About 30 police officers wearing balaclavas raided the suspect's home in Rambouillet on Friday, AFP reporters said.

At the same time police in the Paris region searched the home of the person who had sheltered him when he first arrived in France, sources close to the inquiry said.

Interior Minister Gerald Darmanin, who also visited officers in Rambouillet, said security would be stepped up at stations nationwide.

France has been repeatedly targeted by Islamist attackers since 2015, with a series of incidents in the last year keeping terrorism and security as a leading concern.

Macron's government has introduced legislation to tackle religious extremism, which would make it easier for the government to close places of worship and track foreign funding of mosques.

The bill has been condemned by critics who see it as stigmatising Muslims.
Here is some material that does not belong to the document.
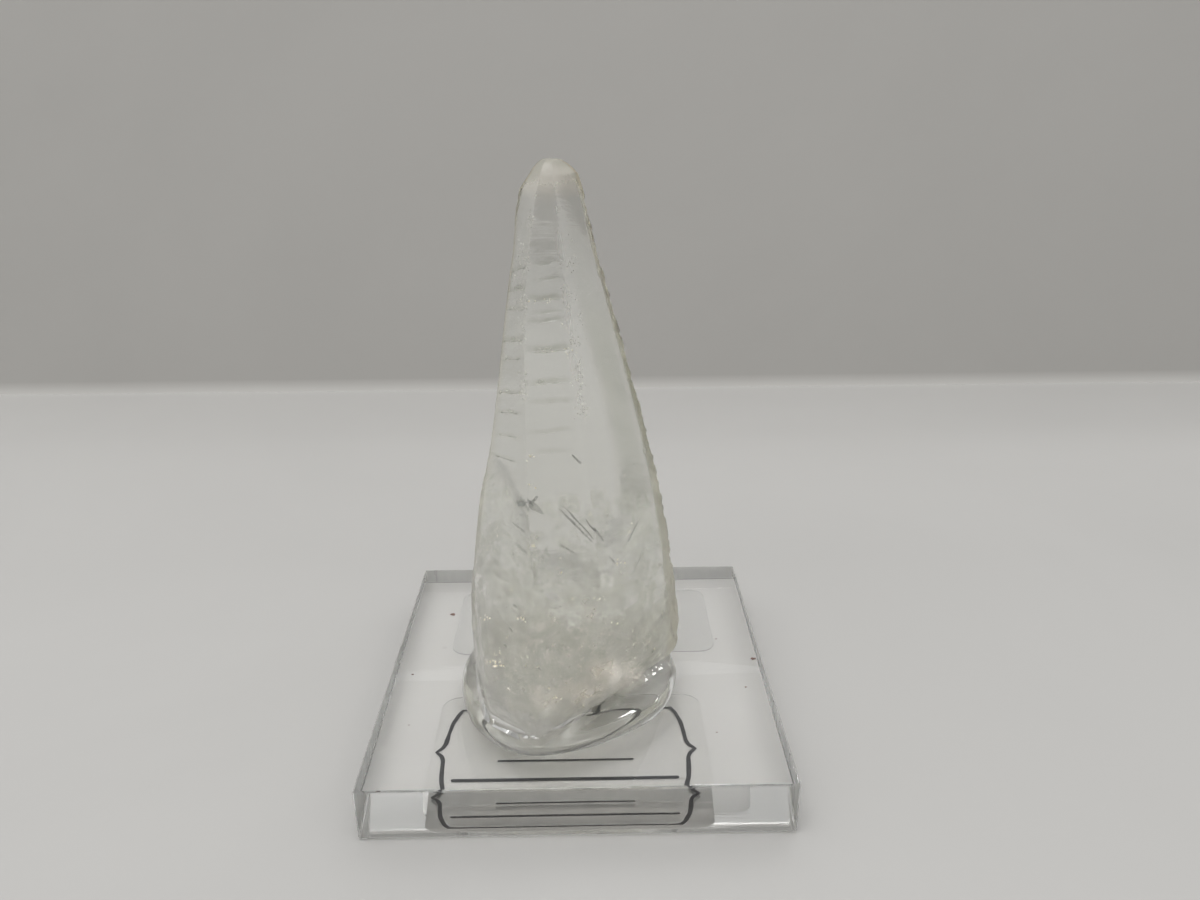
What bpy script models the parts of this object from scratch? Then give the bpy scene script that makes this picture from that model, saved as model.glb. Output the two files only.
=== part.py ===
# A pointed calcite crystal, held by a puddle of clear adhesive on a clear square block
# that has two clear round-cornered labels under it. Metres, +Z up, the front towards -Y.
# The origin is the middle of the block's underside.

import math
import random

import bmesh
import bpy
from mathutils import Matrix, Vector

MM = 0.001

# block
BLOCK_SIDE = 44.5 * MM
BLOCK_HEIGHT = 6.2 * MM
BLOCK_BEVEL = 0.25 * MM

# room between pieces that touch
GAP = 0.3 * MM

# labels: left, right, near and far edge of each
LABEL_THICKNESS = 0.1 * MM
LABEL_CORNER = 2.0 * MM
FRONT_LABEL = (-15.7 * MM, 14.0 * MM, -20.6 * MM, -3.5 * MM)
REAR_LABEL = (-16.1 * MM, 17.2 * MM, 5.0 * MM, 19.6 * MM)

# adhesive: a flattened dome, cut low on its side so that its rim meets the block at a slope,
# with its rim's radii in mm at equal turns from the -X side by way of the front
DOME_CENTRE = (-1.2 * MM, -3.9 * MM)
DOME_RADII = (12.4, 12.5, 13.5, 14.0, 12.8, 12.0, 12.3, 12.4, 13.0, 13.1, 12.9, 12.8, 12.9, 13.2, 13.0)
DOME_HALF_HEIGHT = 4.0 * MM
DOME_CUT = 0.36
SOCKET_ROOM = 0.4 * MM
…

In October, a young Chechen refugee beheaded teacher Samuel Paty who had showed caricatures of the Prophet Mohammed to his pupils, a crime that profoundly shocked the country.

In the most serious recent attack against French police, three officers and one police employee in Paris were stabbed to death in October 2019 by an IT specialist colleague who was himself then shot dead.

He was found to have shown an interest in radical Islam.

These attacks came after the massacres carried out by Islamist extremists from 2015 that began in January with the killing of staff in the offices of satirical magazine Charlie Hebdo, which had printed Prophet Mohammed caricatures.

The following year Lahouaiej-Bouhlel -- the man from Gorchene's hometown -- rammed a truck into a Bastille Day crowd in Nice, killing 86 people.